Examples of Bigger Changes

  • Switch modalities entirely for a cycle: If you’ve been lifting heavy 3-4x/week, pivot to more bodyweight circuits, calisthenics, or hybrid training with cardio emphasis.

  • Change the split: Move from full-body to upper/lower, push/pull/legs, or a body-part split.

  • Incorporate new tools or focuses: Add more mobility work, plyometrics, unilateral exercises, or even sport-specific drills if you want variety.

  • Periodize differently: Shift from linear progression (steady increases) to undulating (varying intensity/volume weekly) or block periodization (focused blocks for strength, then hypertrophy, then power).

Why 4–6 Months?

It gives your body time to fully adapt and make meaningful gains in one phase before switching. Too frequent big changes (every month or less) can disrupt progress—you never fully milk a program. Too infrequent (a year or more), and you risk stagnation, overuse injuries, or mental burnout.
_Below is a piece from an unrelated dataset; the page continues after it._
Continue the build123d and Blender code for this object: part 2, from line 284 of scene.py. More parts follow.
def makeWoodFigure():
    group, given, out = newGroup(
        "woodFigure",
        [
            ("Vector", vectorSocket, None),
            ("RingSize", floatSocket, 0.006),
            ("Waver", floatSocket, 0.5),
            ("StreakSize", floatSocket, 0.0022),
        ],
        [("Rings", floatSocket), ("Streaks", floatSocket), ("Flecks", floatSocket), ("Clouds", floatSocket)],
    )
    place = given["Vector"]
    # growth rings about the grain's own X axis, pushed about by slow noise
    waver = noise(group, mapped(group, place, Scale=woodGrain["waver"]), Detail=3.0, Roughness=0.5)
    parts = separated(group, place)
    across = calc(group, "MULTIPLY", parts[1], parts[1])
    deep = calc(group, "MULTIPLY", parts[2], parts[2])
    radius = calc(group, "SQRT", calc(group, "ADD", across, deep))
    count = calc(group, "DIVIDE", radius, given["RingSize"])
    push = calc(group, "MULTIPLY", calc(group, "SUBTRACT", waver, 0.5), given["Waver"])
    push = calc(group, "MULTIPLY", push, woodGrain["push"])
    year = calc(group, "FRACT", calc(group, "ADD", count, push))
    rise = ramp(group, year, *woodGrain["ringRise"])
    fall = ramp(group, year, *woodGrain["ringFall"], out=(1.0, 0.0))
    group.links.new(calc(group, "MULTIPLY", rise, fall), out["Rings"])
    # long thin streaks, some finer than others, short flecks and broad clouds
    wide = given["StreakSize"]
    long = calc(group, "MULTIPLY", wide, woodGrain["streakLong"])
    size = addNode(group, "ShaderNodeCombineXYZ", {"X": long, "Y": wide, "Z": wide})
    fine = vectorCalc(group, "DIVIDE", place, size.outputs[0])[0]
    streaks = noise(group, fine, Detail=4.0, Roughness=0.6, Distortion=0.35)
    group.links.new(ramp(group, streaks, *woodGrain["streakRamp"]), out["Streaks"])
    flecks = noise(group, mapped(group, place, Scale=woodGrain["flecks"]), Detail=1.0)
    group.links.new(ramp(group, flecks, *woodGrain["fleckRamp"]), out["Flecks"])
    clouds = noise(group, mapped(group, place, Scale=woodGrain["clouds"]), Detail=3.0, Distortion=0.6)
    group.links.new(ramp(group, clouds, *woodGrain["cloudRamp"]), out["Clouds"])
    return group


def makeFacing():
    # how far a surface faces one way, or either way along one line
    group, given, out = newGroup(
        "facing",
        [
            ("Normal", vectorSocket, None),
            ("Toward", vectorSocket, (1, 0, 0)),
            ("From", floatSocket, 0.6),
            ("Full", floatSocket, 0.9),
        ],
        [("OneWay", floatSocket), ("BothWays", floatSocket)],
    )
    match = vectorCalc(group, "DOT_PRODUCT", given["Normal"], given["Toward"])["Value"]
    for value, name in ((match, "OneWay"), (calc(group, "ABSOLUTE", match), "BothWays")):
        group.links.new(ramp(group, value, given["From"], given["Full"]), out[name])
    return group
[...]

When to Change Your Workout Routine

Listen to your body.

If you’re progressing steadily:

  • Gaining strength
  • Improving endurance
  • Feeling good
  • Recovering Well

Don’t force a change just because the calendar says so.

But if:

  • Lifts stall
  • Energy dips
  • Motivation tanks
  • You’re always sore in the same spots

It’s time to tweak something.

Don’t Forget Recovery

Recovery matters—sleep, nutrition, stress management.

You can’t out-train poor recovery, no matter how perfectly you vary things.

Strategic Variability vs. Chasing Novelty

Variability isn’t about chasing novelty for novelty’s sake. It’s strategic.

Small tweaks every 4-6 weeks keep the engine humming with progressive overload. Bigger shifts every 4-6 months prevent plateaus, build well-rounded fitness, and keep things fresh so you stay excited to train.

The Bottom Line: Build for Consistency, Then Layer in Change

Design your routine around consistency first, then layer in variability to sustain progress.

Start simple, stick to it, make mild adjustments every month or so, and refresh the whole approach a couple times a year.

That’s not flashy, but it’s effective—and it’s how real, lasting results happen.